U zegt tegen opsporingsinstanties: kijk naar wat er nog wél mogelijk is.
„Exact. Het is niet dat er niets meer kan. Maar ik deel de opvatting van de toezichthouder over ongericht delen van data. Juist omdat het hier geen verdachten betreft. Sterker, het zijn vaak slachtoffers, soms politieke dissidenten, die echt iets te vrezen hebben. Die hebben recht op bescherming van hun data. Tenzij er een juridische grondslag is die te delen.”
Wat zou die grondslag kunnen zijn?
„In de metafoor van de snelweg: justitie weet dat bij moorden in de drugswereld een deel van de A2 bij Utrecht in de nachtelijke uren als vluchtroute wordt gebruikt en dat mogelijk betrokkenen in de snelste BMW’s rijden. Als een officier dan vraagt of ze díe specifieke informatie kunnen krijgen, is het antwoord: ‘ja’. Maar niet: geef ons alle nummerplaatdata en we filteren daar, onder andere, uit dat telkens de snelste BMW’s worden gespot in de buurt van een zwaar delict.
„Het is ook gevaarlijk om, als je niet weet wat je wilt, in grote bakken data op basis van een algoritme of AI zomaar dwarsdoorsnedes te maken op basis van correlaties en daar je onderzoek op te baseren. Dat is als zeggen: we hebben een bak met veel groene en blauwe ballen waarbij het percentage groene dat zich schuldig maakt aan criminaliteit groter is dan bij blauwe, dus we gaan op jacht naar alle groene ballen.
„Het credo is, kortom, niet langer nice to have maar need to have. Dat vind ik ook vanuit het oogpunt van effectieve opsporing beter. Dat je als officier in de rechtszaal precies kan uitleggen welke informatie je hebt verzameld en waarom. Dan sta je sterker dan als je zegt: ‘Ik had een grote bak en stuitte hier toevallig op’.”
Het OM zegt dat het door uw besluit nu met „lege handen” staat.

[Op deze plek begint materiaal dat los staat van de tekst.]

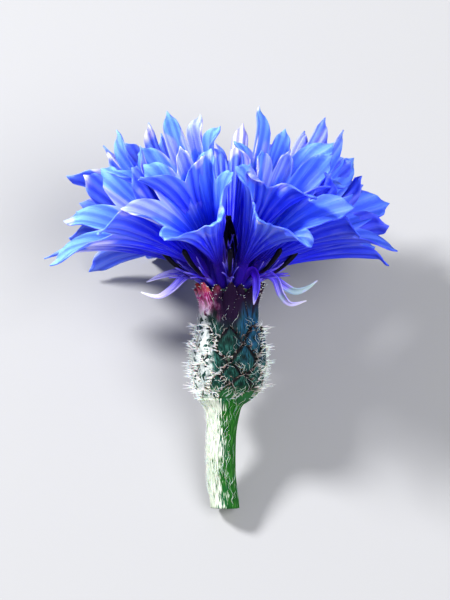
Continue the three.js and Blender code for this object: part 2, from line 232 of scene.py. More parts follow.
stem_skin, stem_place, stem_uv, wear_stem = finish("stem skin")
round_stem, up_stem, _ = stem_uv.parts()
fibres = stem_uv.noise(9, (9, 1.2, 1))
patches = stem_place.noise(260, (1, 1, 1))
furrow = (round_stem * (STEM_RIBS * 2 * math.pi)).cosine()
# Painted light: lit_side paints the stem's left side, towards the key light, white over the wool, with
# teal patches.
lit_side = (stem_place.parts()[0] * 1000 - STEM_MIDDLE).between(1.4, -1.4)
cobweb = (fibres - 0.5) * 2.6 + (patches - 0.5) * 0.9 - furrow * 0.06
wool_and_lit_side = (lit_side + cobweb).between(0.42, 0.72)
green = fibres.ramp(
    (0.3, (0.0, 0.04, 0.001)), (0.5, (0.001, 0.1, 0.002)), (0.68, (0.05, 0.24, 0.03))
)
teal = (patches.between(0.48, 0.6) * lit_side).blend(green, (0.012, 0.12, 0.09))
wool_and_lit_white = (fibres * 0.7 + patches * 0.3).ramp(
    (0.4, (0.3, 0.38, 0.26)), (0.56, (0.68, 0.72, 0.62))
)
pith = (up_stem + (patches - 0.5) * 0.012).ramp(
    (0.004, (0.5, 0.55, 0.34)),
    (0.018, (0.3, 0.42, 0.15)),
    (0.028, (0.1, 0.26, 0.05)),
    (0.036, (0.02, 0.13, 0.015)),
)
on_cut = up_stem.between(STEM_CAP + 0.004, STEM_CAP - 0.002)
wear_stem(
    Base_Color=on_cut.blend(wool_and_lit_side.blend(teal, wool_and_lit_white), pith),
    Roughness=0.7,
    Specular_IOR_Level=0.2,
    Subsurface_Weight=0.15,
    Subsurface_Radius=(0.6, 1.0, 0.4),
    Subsurface_Scale=0.0004,
    bump=(fibres, 0.0002),
)


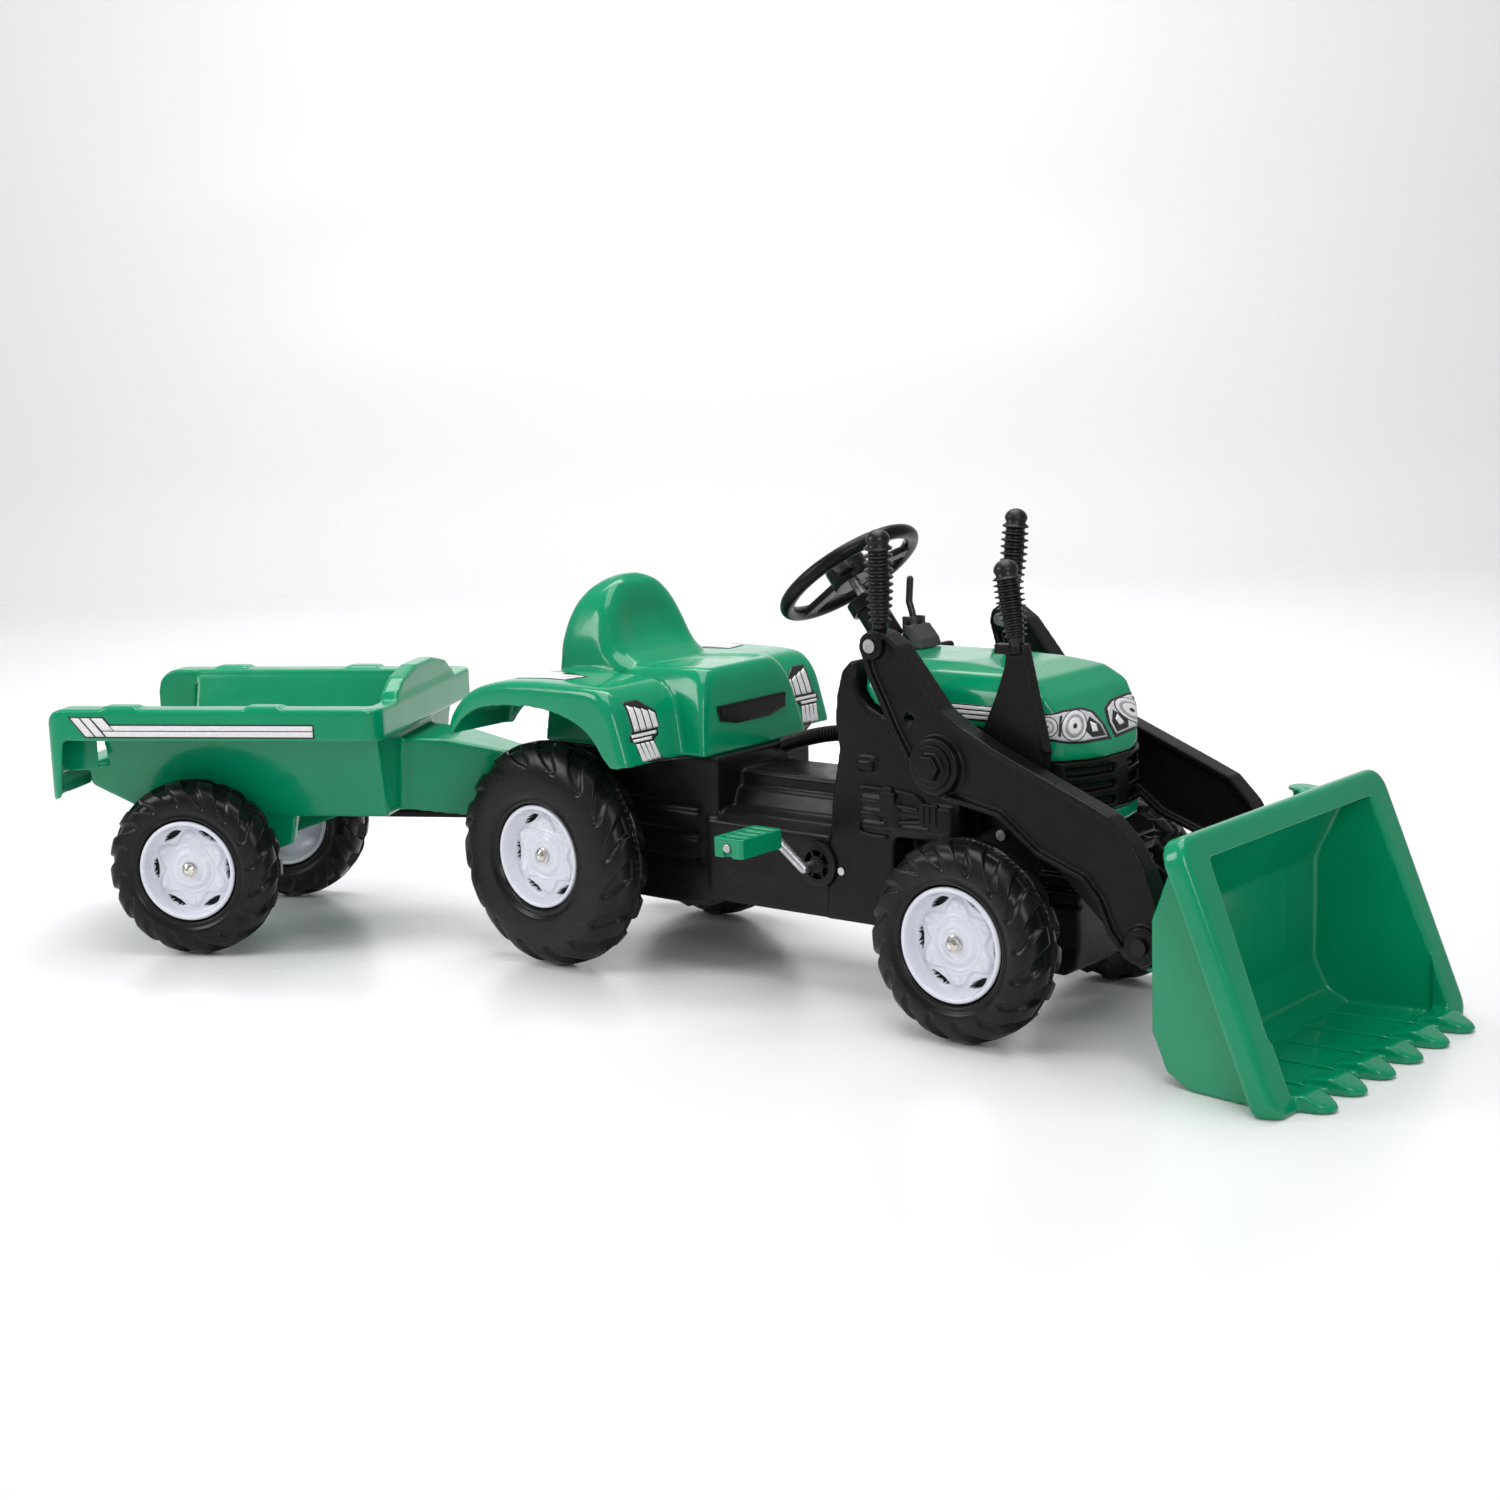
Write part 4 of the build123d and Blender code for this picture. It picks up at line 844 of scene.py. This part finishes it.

„Dat is te simpel én in de categorie: als je niets te verbergen hebt, waarom doe je dan zo moeilijk?”
En de tijden zijn veranderd, zegt hij. Leijtens vertelt hoe hij begin jaren negentig als beginneling bij de marechaussee meemaakte dat er op elke post een dik boek lag. „Dat was het opsporingsregister. Daar kon je gewoon lekker in bladeren en zien of het vriendje van je dochter erin stond, of je buurman. Nou, in die tijd leven we niet meer.”